- Born: Gertrude Janowski 1911 Passau, Bavaria, Germany
- Died: September 5, 1999 (aged 87–88) Ottawa, Ontario, Canada
- Organizations: Le Groupe de la Place Royale; Opera Lyra Ottawa; Council for the Arts in Ottawa;
- Known for: Arts patronage, children's music education, Rideau Canal skating initiative
- Spouse: Hugh Le Caine
- Awards: Member of the Order of Canada; Lescarbot Award; Victor Tolgesy Arts Award;

= Trudi Le Caine =

Canadian art patron (1911–1999)

Trudi Le Caine, CM (née Gertrude Janowski, 1911 - September 5, 1999) was an arts patron involved with local and national arts initiatives in Ottawa, Ontario, Canada.

Born in Passau, Bavaria, she spent her youth in Teplitz-Schönau/Teplice-Šanov, Czechoslovakia before joining her stepfather, Arnold Walter, in Berlin, where he was a music editor and critic for the leftist journals Die Weltbühne and Vorwärts.
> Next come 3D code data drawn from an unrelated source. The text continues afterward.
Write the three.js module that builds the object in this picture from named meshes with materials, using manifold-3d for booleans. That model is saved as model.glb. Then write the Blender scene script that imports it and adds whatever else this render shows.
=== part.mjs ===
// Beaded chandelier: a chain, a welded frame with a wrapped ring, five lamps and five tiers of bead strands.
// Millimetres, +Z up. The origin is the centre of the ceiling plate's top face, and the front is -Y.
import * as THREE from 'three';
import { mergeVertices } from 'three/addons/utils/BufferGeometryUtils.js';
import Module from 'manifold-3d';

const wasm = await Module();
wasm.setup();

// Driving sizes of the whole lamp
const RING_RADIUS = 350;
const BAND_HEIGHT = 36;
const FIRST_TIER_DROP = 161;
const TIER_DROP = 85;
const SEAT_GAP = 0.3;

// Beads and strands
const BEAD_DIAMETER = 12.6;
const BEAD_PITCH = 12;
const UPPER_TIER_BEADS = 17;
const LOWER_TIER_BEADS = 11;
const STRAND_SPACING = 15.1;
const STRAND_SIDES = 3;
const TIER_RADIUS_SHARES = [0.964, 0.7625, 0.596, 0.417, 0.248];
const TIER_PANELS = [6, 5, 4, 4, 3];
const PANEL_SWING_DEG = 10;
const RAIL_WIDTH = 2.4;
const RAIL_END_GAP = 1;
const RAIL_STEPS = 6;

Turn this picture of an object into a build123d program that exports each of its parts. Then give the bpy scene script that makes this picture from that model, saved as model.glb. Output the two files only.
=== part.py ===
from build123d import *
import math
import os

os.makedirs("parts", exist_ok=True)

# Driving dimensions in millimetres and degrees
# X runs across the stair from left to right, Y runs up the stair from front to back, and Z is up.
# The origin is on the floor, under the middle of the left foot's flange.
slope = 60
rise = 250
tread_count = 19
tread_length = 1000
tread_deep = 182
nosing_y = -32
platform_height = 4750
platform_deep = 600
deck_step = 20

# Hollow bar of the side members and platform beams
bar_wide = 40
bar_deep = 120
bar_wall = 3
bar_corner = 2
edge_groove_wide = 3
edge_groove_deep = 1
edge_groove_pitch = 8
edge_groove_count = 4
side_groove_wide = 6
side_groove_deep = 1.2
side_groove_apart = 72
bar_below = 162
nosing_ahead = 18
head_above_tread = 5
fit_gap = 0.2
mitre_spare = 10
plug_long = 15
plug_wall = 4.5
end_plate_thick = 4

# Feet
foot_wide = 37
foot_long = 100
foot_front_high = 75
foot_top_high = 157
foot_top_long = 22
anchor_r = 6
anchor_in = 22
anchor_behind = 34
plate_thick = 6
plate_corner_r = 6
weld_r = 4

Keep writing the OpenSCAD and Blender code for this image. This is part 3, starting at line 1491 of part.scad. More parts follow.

After fleeing Germany following the Nazi seizure of power in 1933, she lived first in Spain (which she had to leave after the outbreak of the Spanish Civil War in 1936) and France (where she studied at the Sorbonne) before emigrating to Canada to join her parents. She settled in Ottawa in 1942, where her involvement with Le Groupe de la Place Royale, Opera Lyra Ottawa and the Council for the Arts in Ottawa led to recognition and awards such as the Order of Canada, the Lescarbot Award and the Victor Tolgesy Arts Award.

Though she had no children of her own, she made children's music education one of her causes, helping establish the Ottawa Children's Concerts in 1946 and later becoming a proponent of the Orff Approach (Orff Schulwerk, also called Music for Children) in music education in the Ottawa area. LeCaine also taught French at Broadview Public School in Ottawa. She also convinced the National Capital Commission to open the Rideau Canal during the winter for skating, which has now become famous as the world's longest skating rink.

In her honour, the Community Foundation of Ottawa-Carleton maintains the Trudi LeCaine Fund.

She was close to 50 when she married Hugh Le Caine, Canadian physicist and pioneer electronic musician.